If performance systems remain too narrow, the GCC may continue optimizing for early-stage goals even when the enterprise expects higher-value contribution.
This creates misalignment.
A strong operating model defines how performance measurement changes over time. It helps the organization understand when the GCC is ready to take on more complex work, where capability gaps remain, and whether scaling is creating value.
Enterprise Integration Determines Scaling Quality
A GCC can scale in size while remaining disconnected from the enterprise.
That is one of the biggest risks in long-term scaling.
If the center is not integrated into planning cycles, leadership forums, performance reviews, and decision-making processes, it may continue to receive work without influencing outcomes.

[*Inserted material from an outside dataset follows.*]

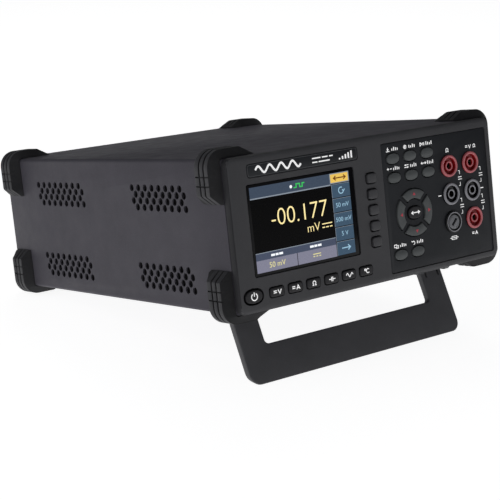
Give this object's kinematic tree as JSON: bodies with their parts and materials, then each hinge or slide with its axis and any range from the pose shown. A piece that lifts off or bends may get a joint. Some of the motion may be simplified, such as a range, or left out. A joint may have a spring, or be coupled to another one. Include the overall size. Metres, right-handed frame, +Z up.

Integration improves scaling quality.
It ensures that the GCC understands enterprise priorities, participates in relevant conversations, and contributes to business performance rather than operating only as an offshore extension.
As the center scales, integration becomes more important.
More capabilities require more context. More ownership requires more trust. More strategic work requires deeper participation in enterprise systems.
A strong GCC operating model defines how this integration should work.
From Growing the Center to Scaling the Capability
The strongest GCCs do not define success by size alone.
They define success by maturity, integration, capability depth, and enterprise contribution.
That is why GCC operating models are essential for long-term scaling. They give the center a structure for growth, a rhythm for governance, a path for leadership evolution, and a roadmap for capability expansion.
Without an operating model, growth can become accumulated complexity.
With one, growth becomes scalable capability.
The difference matters.
Organizations that invest in GCC operating models are better positioned to build centers that do more than execute work. They build centers that strengthen enterprise capacity over time.